Two West Coast women are responsible for the first Jewish Film Festival to take place in Moscow in recent memory, and of the 30 films shown, 11 were directed by women.
The two, Deborah Kaufman and Janice Plotkin, got the idea for the festival while working to obtain Russian films for the 1988 San Francisco Jewish Film Festival.
The Soviets were interested in reciprocating and requested films like “Fiddler on the Roof!’ “The Ten Commandments” and “Portnoy’s Complaint!’ According to Kaufman, they didn’t have any idea that other Jewish-content films were available.
Plotkin explained that most people in the Soviet Union have little information about Jews and Jewish culture. “Their notion of Jewish life is shtetl nostalgia.”

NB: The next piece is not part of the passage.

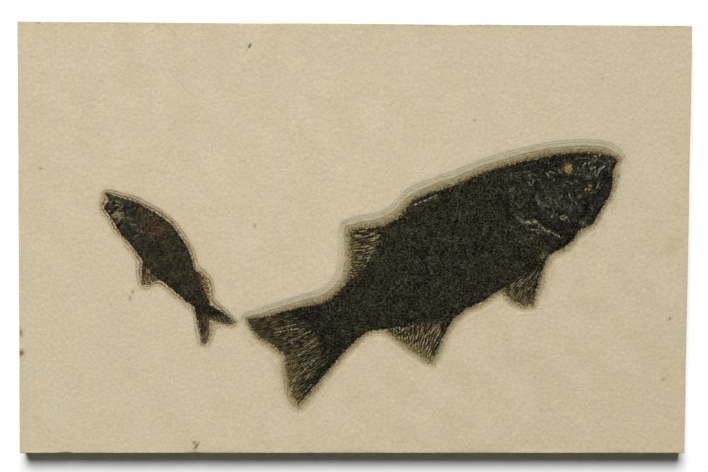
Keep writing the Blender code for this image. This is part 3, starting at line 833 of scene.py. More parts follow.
def limestone_material():
    """Buff limestone: the mesh's tones, a sandy grain, dark and pale specks, laminated sides."""
    made, tree, shader = new_material("limestone_worked")
    tone = attribute(tree, "tone", "Color")
    side, speck, worked = (attribute(tree, name) for name in ("side", "speck", "worked"))
    cloud = ranged(tree, noise(tree, 11, 4, rough=0.6), 0.3, 0.7, 0.975, 1.025)
    grain = ranged(tree, noise(tree, 2.1, 3, rough=0.6), 0.3, 0.7, 0.935, 1.065)
    fine = ranged(tree, noise(tree, 0.7, 2), 0.3, 0.7, 0.935, 1.065)
    scratched = minus(tree, noise(tree, 1.1, 3, rough=0.7), 0.5)
    scratched = times(tree, scratched, ranged(tree, worked, 0.0, 1.0, 0.0, 1.7))
    value = plus(tree, times(tree, times(tree, cloud, grain), fine), scratched)
    colour = shaded(tree, tone, value)
    lamina = ranged(tree, noise(tree, 1.1, 3, (0.02, 0.02, 1.0), 0.65), 0.38, 0.62)
    bands = mixed(tree, lamina, LAMINA_DARK, LAMINA_PALE)
    colour = mixed(tree, times(tree, side, 0.75), colour, bands)
    rust = times(tree, ranged(tree, noise(tree, 14, 4), 0.62, 0.72), side)
    colour = mixed(tree, times(tree, rust, 0.6), colour, RUST)
    dark = minus(tree, noise(tree, 0.75, 3, rough=0.65), ranged(tree, speck, 0.0, 1.0, 0.68, 0.46))
    dark = times(tree, ranged(tree, dark, 0.0, 0.04), 0.9)
    colour = mixed(tree, dark, colour, DARK_SPECK)
    pale = minus(tree, noise(tree, 1.15, 2, rough=0.6), ranged(tree, speck, 0.0, 1.0, 0.75, 0.553))
    pale = times(tree, ranged(tree, pale, 0.0, 0.05), 0.7)
    colour = mixed(tree, pale, colour, PALE_CHIP)
    reliefs = [(noise(tree, 2.4, 3), 0.33, 0.0009), (noise(tree, 0.7, 2), 0.25, 0.0004)]
    finish_shader(tree, shader, colour, (2.2, 0.82, 0.95), 0.15, reliefs)
    return made


def scattered(length, width, step):
    """A grid of plan points over the slab at a step, from one low corner."""
    gx, gy = np.meshgrid(np.arange(-length, length + 1, step), np.arange(-width, width + 1, step))
    return gx, gy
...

Close to 50,000 people attended the festival, which was held in late March. The women were even interviewed on “Good Evening Moscow’,’ a widely viewed television talk show. After the show, people everywhere came up to them and identified themselves as Jews or half-Jews.

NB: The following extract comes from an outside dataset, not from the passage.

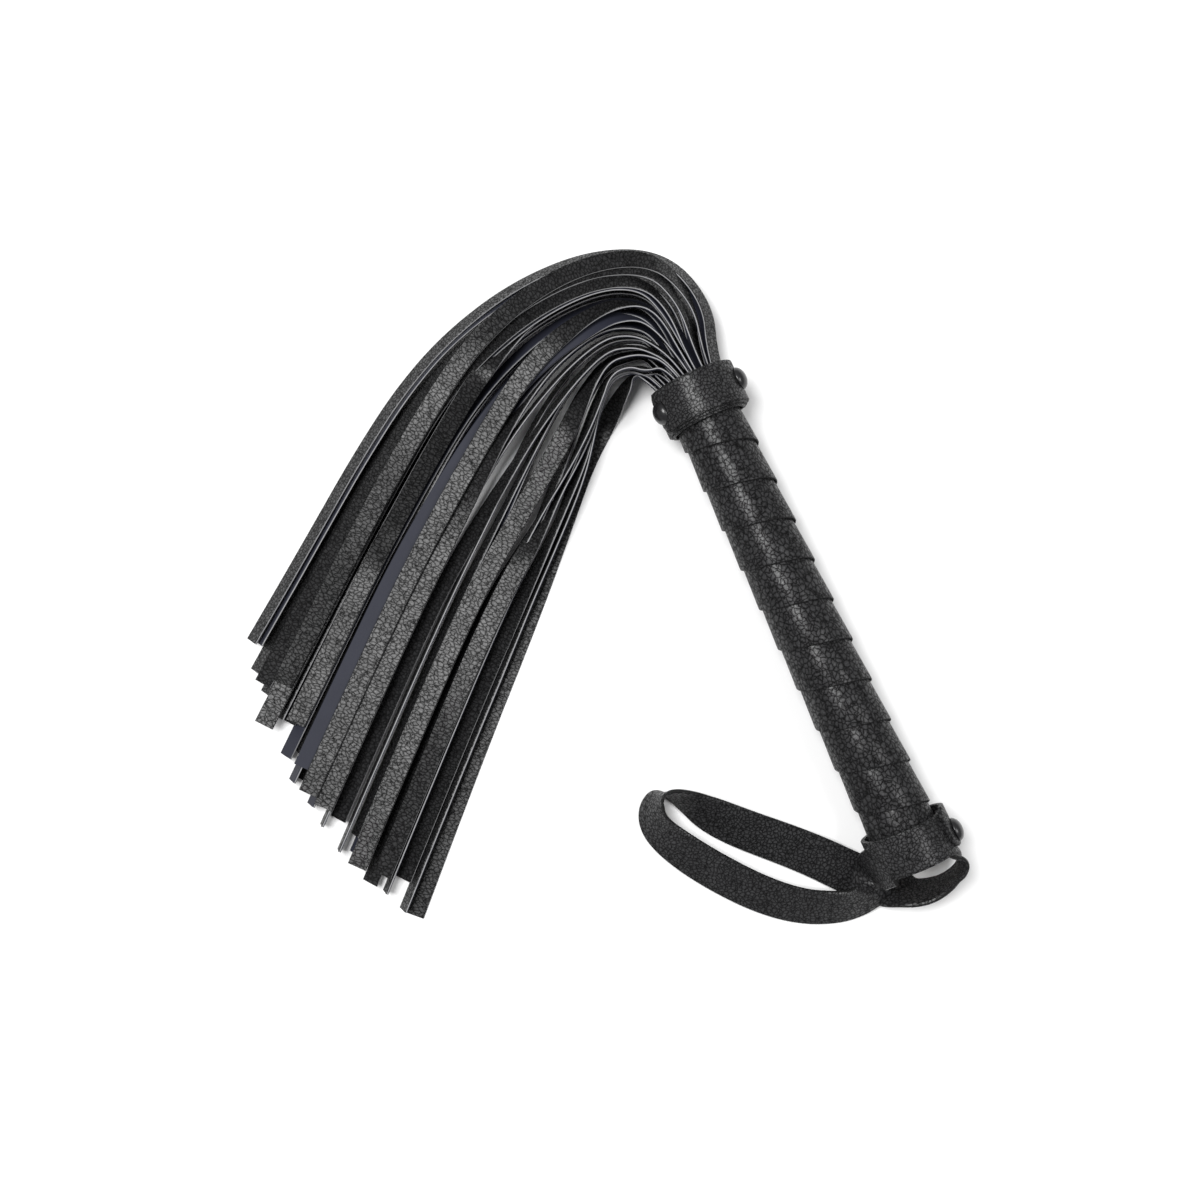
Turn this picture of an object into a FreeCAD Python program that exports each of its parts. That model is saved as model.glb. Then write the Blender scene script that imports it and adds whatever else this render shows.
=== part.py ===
"""A short multi-tail leather whip, lying on a flat surface.

Frame: the handle's axis runs along Y, butt at -Y and tails at +Y, and +Z is up. The origin is on
the surface, under the middle of the handle. Lengths are in millimetres.
"""
import FreeCAD, Part
import math
import os
from FreeCAD import Vector

# Handle
HANDLE_LENGTH = 202.0          # from the butt collar's rim to the mouth where the tails come out
CORE_RADIUS = 11.0             # wooden dowel
GRIP_RADIUS = 13.5             # over two layers of the wrap
SPIGOT_RADIUS = 9.0            # turned-down end that the tail band is rolled round
SPIGOT_LENGTH = 17.0
SPIGOT_SETBACK = 4.0           # the spigot ends this far inside the mouth
END_SETBACK = 3.0              # the dowel ends this far inside the butt collar's rim
CORE_FIT = 0.05                # radial gap between pieces pushed onto one another

# Tail band, rolled round the spigot, with a rounded end that the tails swing round
BAND_RADIUS = 13.2
SWING_SETOUT = 1.5             # the tails' swing axis, beyond the mouth

# Straps wound round the two ends
TOP_STRAP_THICKNESS = 1.1
TOP_STRAP_WIDTH = 16.0
TOP_STRAP_TURNS = 2.48
WRIST_STRAP_THICKNESS = 1.7
WRIST_STRAP_WIDTH = 17.0
BUTT_STRAP_TURNS = 1.12
LAYER_GAP = 0.05

# Domed rivets
CAP_RADIUS = 4.5
CAP_HEIGHT = 3.0
CAP_RIM = 0.6
POST_RADIUS = 1.3
POST_INNER_END = 6.0           # the posts reach in to this radius
POST_IN_CAP = 1.4
TOP_RIVET_ANGLES = (20.0, 160.0)
BUTT_RIVET_ANGLE = 15.0

# Tacks that hold the band to the spigot
TACK_ANGLES = (60.0, 120.0, 240.0, 300.0)
TACK_RADIUS = 0.75
TACK_HEAD_RADIUS = 2.0
TACK_HEAD_THICKNESS = 0.5
TACK_INNER_END = 6.0

# Tails: flat strips standing on edge
TAIL_WIDTH = 7.5
TAIL_THICKNESS = 0.9
TAIL_LAYER_STEP = 7.8          # between the three layers in the mouth
TAIL_PITCH = 1.4               # between neighbours of a layer in the mouth
MIDDLE_LAYER_TAILS = 18
OUTER_LAYER_TAILS = 9
TAIL_START_RADIUS = 14.4       # from the swing axis to the tails' inner ends

# Routes in plan, as (across the handle, beyond the mouth). The other tails lie between the first
# two. The last is the route of the loose tail that lies nearest the handle.
OUTER_ROUTE = (
    (19, 25), (12, 49), (-12, 61), (-43, 63), (-74, 57), (-101, 46),
    (-128, 29), (-152, 11.5), (-173, -4), (-191, -17),
)
INNER_ROUTE = (
    (-13.5, 15.5), (-17.5, 18), (-23, 18.5), (-31, 15.5), (-39, 7.5), (-50, -6),
    (-68, -27), (-96, -54), (-135, -92), (-180, -134),
)
LOOSE_ROUTE = (
    (-18, 12.5), (-27, 9.5), (-38, 2), (-52, -11.5), (-69, -30),
    (-97, -58), (-137, -97), (-180, -140),
)
# How far the middle tails stand out from the line between the two routes' first points
ROUTE_BOW = ((-4, 8), (-4, 2))
# How much of a tail's height in the mouth is left at each point of the routes
TAIL_DROP = (1, 1, 1, 0.85, 0.6, 0.3, 0.08, 0, 0, 0)
LOOSE_DROP = (0.95, 0.75, 0.45, 0.2, 0.05, 0, 0, 0)
TIP_BULGE = 14.0               # the middle tails reach further than the outermost ones
TIP_SCATTER = 5.0              # uneven ends

# Wrist strap, standing on edge: its route in plan, as (across the handle, beyond the butt)
WRIST_ROUTE = (
    (-18.8, -0.5), (-24, 9), (-42, 28), (-62, 47), (-79, 60), (-89, 55), (-88, 44), (-76, 29.5),
    (-60, 16), (-45, 2), (-29, -6), (-11, -8.5), (6, -8.7), (17.5, -8), (19.6, -1),
)
# How much of the shorter run an arc takes at each point of a route
ARC_SHARE = 0.45

# Worked out from the above
SWING_END = SWING_SETOUT + BAND_RADIUS
BUTT_Y = -(HANDLE_LENGTH + SWING_END) / 2
MOUTH_Y = BUTT_Y + HANDLE_LENGTH
SHOULDER_Y = MOUTH_Y - SPIGOT_LENGTH
CORE_END_Y = BUTT_Y + END_SETBACK


def wound_mid_radius(start_radius, thickness, half_turns):
    """Radius of the strap's mid-line after that many half turns."""
    return start_radius + half_turns * (thickness + LAYER_GAP) / 2


def wound_lowest(start_radius, thickness, turns):
    """Distance from the handle's axis to the underside of a wound strap."""
    last_lower_half = int(turns) * 2 - 1
    return wound_mid_radius(start_radius, thickness, last_lower_half) + thickness / 2


TOP_START = GRIP_RADIUS + CORE_FIT + TOP_STRAP_THICKNESS / 2
BUTT_START = GRIP_RADIUS + CORE_FIT + WRIST_STRAP_THICKNESS / 2
AXIS_Z = max(
    wound_lowest(TOP_START, TOP_STRAP_THICKNESS, TOP_STRAP_TURNS),
    wound_lowest(BUTT_START, WRIST_STRAP_THICKNESS, BUTT_STRAP_TURNS),
)


def on_axis(y):
    """Point of the handle's axis."""
    return Vector(0, y, AXIS_Z)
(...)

“Many of the people we met are planning on staying in the USSR,” Plotkin explained. “Many have left. The festival is a catalyst to empower the Jews who plan to stay.”
Kaufman and Plotkin were careful to present movies that didn’t exploit women. “We made a totally conscious effort to go beyond Jewish stereotypes!’ Kaufman explained. “A major purpose was to provide alternative images of Jews.”